Role of interfaces on the stability and electrical properties of Ge2Sb2Te5 crystalline structures

GeSbTe-based materials exhibit multiple crystalline phases, from disordered rocksalt, to rocksalt with ordered vacancy layers, and to the stable trigonal phase. In this paper we investigate the role of the interfaces on the structural and electrical properties of Ge2Sb2Te5. We find that the site of nucleation of the metastable rocksalt phase is crucial in determining the evolution towards vacancy ordering and the stable phase. By properly choosing the substrate and the capping layers, nucleation sites engineering can be obtained, thus promoting or preventing the vacancy ordering in the rocksalt structure or the conversion into the trigonal phase. The vacancy ordering occurs at lower annealing temperatures (170 degrees C) for films deposited in the amorphous phase on silicon (111), compared to the case of SiO2 substrate (200 degrees C), or in presence of a capping layer (330 degrees C).
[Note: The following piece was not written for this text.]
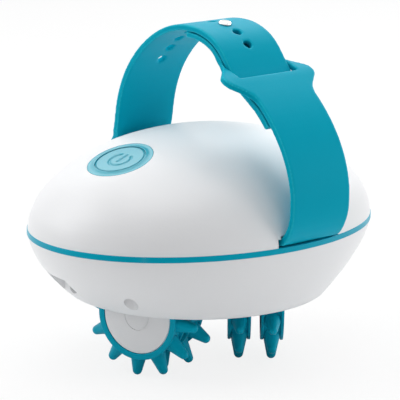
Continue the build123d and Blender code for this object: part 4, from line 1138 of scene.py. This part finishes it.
class MASSAGER_OT_stage(bpy.types.Operator):
    """Set the floor, the lamps, the surroundings and the camera"""

    bl_idname = "massager.stage"
    bl_label = "Stage"

    def execute(self, context):
        sizes = context.scene.massager_stage
        back, right, up = self.directions(sizes)
        target = Vector((sizes.target_x, 0, BAND_Z + sizes.target_rise))
        self.camera(context, sizes, target, back, right, up)
        self.floor(context, sizes)
        self.surroundings(context, sizes)
        for name, around, rise, power in LAMPS:
            self.lamp(context, sizes, target, name, around, rise, power)
        context.scene.view_settings.view_transform = "Standard"
        return {"FINISHED"}

    def directions(self, sizes):
        """Camera's backward, right and up directions."""
        around, rise, roll = sizes.azimuth, sizes.elevation, sizes.roll
        back = Vector(
            (math.sin(around) * math.cos(rise), -math.cos(around) * math.cos(rise), math.sin(rise))
        )
        right = Vector((math.cos(around), math.sin(around), 0))
        up = back.cross(right)
        turned_right = math.cos(roll) * right + math.sin(roll) * up
        turned_up = math.cos(roll) * up - math.sin(roll) * right
        return back, turned_right, turned_up

    def camera(self, context, sizes, target, back, right, up):
        """Camera at its distance from the target, looking at it."""
        lens = bpy.data.cameras.new("Camera")
        lens.sensor_width = SENSOR_WIDTH
        lens.lens = sizes.lens
        lens.clip_start = NEAR_CLIP
        camera = bpy.data.objects.new("Camera", lens)
        context.scene.collection.objects.link(camera)
        turn = Matrix((right, up, back)).transposed().to_4x4()
        camera.matrix_world = Matrix.Translation(target + back * sizes.distance) @ turn
        context.scene.camera = camera

    def floor(self, context, sizes):
        """Flat square floor under the object."""
        work = bmesh.new()
        bmesh.ops.create_grid(
            work, x_segments=FLOOR_SQUARES, y_segments=FLOOR_SQUARES, size=sizes.floor_side / 2
        )
        mesh = bpy.data.meshes.new("Floor")
        work.to_mesh(mesh)
        work.free()
        floor = bpy.data.objects.new("Floor", mesh)
        context.scene.collection.objects.link(floor)
        mesh.materials.append(self.floor_material(sizes))

    def floor_material(self, sizes):
        """Pale floor that keeps the shadow and is lifted to white for the camera."""
        material = bpy.data.materials.new("Floor paper")
        material.use_nodes = True
        tree = material.node_tree
        shader = tree.nodes["Principled BSDF"]
        shader.inputs["Base Color"].default_value = PAPER
        shader.inputs["Roughness"].default_value = 0.9
        shader.inputs["Specular IOR Level"].default_value = 0.1
        white = tree.nodes.new("ShaderNodeEmission")
        path = tree.nodes.new("ShaderNodeLightPath")
        share = node_with(tree, "ShaderNodeMath", operation="MULTIPLY")
        share.inputs[1].default_value = sizes.floor_white
        mix = tree.nodes.new("ShaderNodeMixShader")
        link = tree.links.new
        link(path.outputs["Is Camera Ray"], share.inputs[0])
        link(share.outputs[0], mix.inputs[0])
        link(shader.outputs[0], mix.inputs[1])
        link(white.outputs[0], mix.inputs[2])
        link(mix.outputs[0], tree.nodes["Material Output"].inputs["Surface"])
        return material

    def surroundings(self, context, sizes):
        """Grey light from all round, seen as white by the camera and in the gloss."""
        world = bpy.data.worlds.new("Surroundings")
        world.use_nodes = True
        tree = world.node_tree
        dim = tree.nodes["Background"]
        dim.inputs["Color"].default_value = SKY
        dim.inputs["Strength"].default_value = sizes.sky_strength
        white = tree.nodes.new("ShaderNodeBackground")
        white.inputs["Color"].default_value = WHITE
        path = tree.nodes.new("ShaderNodeLightPath")
        bright = node_with(tree, "ShaderNodeMath", operation="MAXIMUM")
        seen = node_with(tree, "ShaderNodeMath", operation="MAXIMUM")
        mix = tree.nodes.new("ShaderNodeMixShader")
        link = tree.links.new
        link(path.outputs["Is Glossy Ray"], bright.inputs[0])
        link(path.outputs["Is Transmission Ray"], bright.inputs[1])
        link(path.outputs["Is Camera Ray"], seen.inputs[0])
        link(bright.outputs[0], seen.inputs[1])
        link(seen.outputs[0], mix.inputs[0])
        link(dim.outputs[0], mix.inputs[1])
        link(white.outputs[0], mix.inputs[2])
        link(mix.outputs[0], tree.nodes["World Output"].inputs["Surface"])
        context.scene.world = world

    def lamp(self, context, sizes, target, name, around, rise, power):
        """Square lamp aimed at the target, at an angle round it from the camera and a rise."""
        turn = sizes.azimuth - QUARTER_TURN + math.radians(around)
        lift = math.radians(rise)
        level = Vector((math.cos(turn), math.sin(turn), 0))
        away = level * math.cos(lift) + Vector((0, 0, math.sin(lift)))
        light = bpy.data.lights.new(name, "AREA")
        light.energy = power
        light.size = sizes.lamp_side
        lamp = bpy.data.objects.new(name, light)
        context.scene.collection.objects.link(lamp)
        facing = away.to_track_quat("Z", "Y").to_matrix().to_4x4()
        lamp.matrix_world = Matrix.Translation(target + away * sizes.lamp_distance) @ facing


SETTINGS = (
    ("massager_casing", CasingSizes),
    ("massager_strap", StrapSizes),
    ("massager_roller", RollerSizes),
    ("massager_button", ButtonSizes),
    ("massager_colours", FinishColours),
    ("massager_stage", StageSizes),
)
STEPS = (
    MASSAGER_OT_shells,
    MASSAGER_OT_strap,
    MASSAGER_OT_button,
    MASSAGER_OT_rollers,
    MASSAGER_OT_turntable,
    MASSAGER_OT_workings,
    MASSAGER_OT_stage,
)


class MASSAGER_PT_panel(bpy.types.Panel):
    """Settings and steps of the massager"""

    bl_label = "Massager"
    bl_space_type = "VIEW_3D"
    bl_region_type = "UI"
    bl_category = "Massager"

    def draw(self, context):
        for name, group in SETTINGS:
            box = self.layout.box()
            box.label(text=group.__doc__)
            settings = getattr(context.scene, name)
            for field in group.__annotations__:
                box.prop(settings, field)
        for step in STEPS:
            self.layout.operator(step.bl_idname)


def register():
    """Registers the settings, the steps and the panel."""
    for name, group in SETTINGS:
        bpy.utils.register_class(group)
        setattr(bpy.types.Scene, name, PointerProperty(type=group))
    for item in (*STEPS, MASSAGER_PT_panel):
        bpy.utils.register_class(item)


def unregister():
    """Takes them out again, in reverse order."""
    for item in reversed((*STEPS, MASSAGER_PT_panel)):
        bpy.utils.unregister_class(item)
    for name, group in reversed(SETTINGS):
        delattr(bpy.types.Scene, name)
        bpy.utils.unregister_class(group)


def main():
    """Makes every piece and the stage."""
    register()
    bpy.ops.massager.shells()
    bpy.ops.massager.strap()
    bpy.ops.massager.button()
    bpy.ops.massager.rollers()
    bpy.ops.massager.turntable()
    bpy.ops.massager.workings()
    bpy.ops.massager.stage()


if __name__ == "__main__":
    main()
The mechanisms governing the nucleation have been explained in terms of interfacial energies. Resistance variations of about one order of magnitude have been measured upon transition from the disordered to the ordered rocksalt structure and then to the trigonal phase. The possibility to control the formation of the crystalline phases characterized by marked resistivity contrast is of fundamental relevance for the development of multilevel phase change data storage.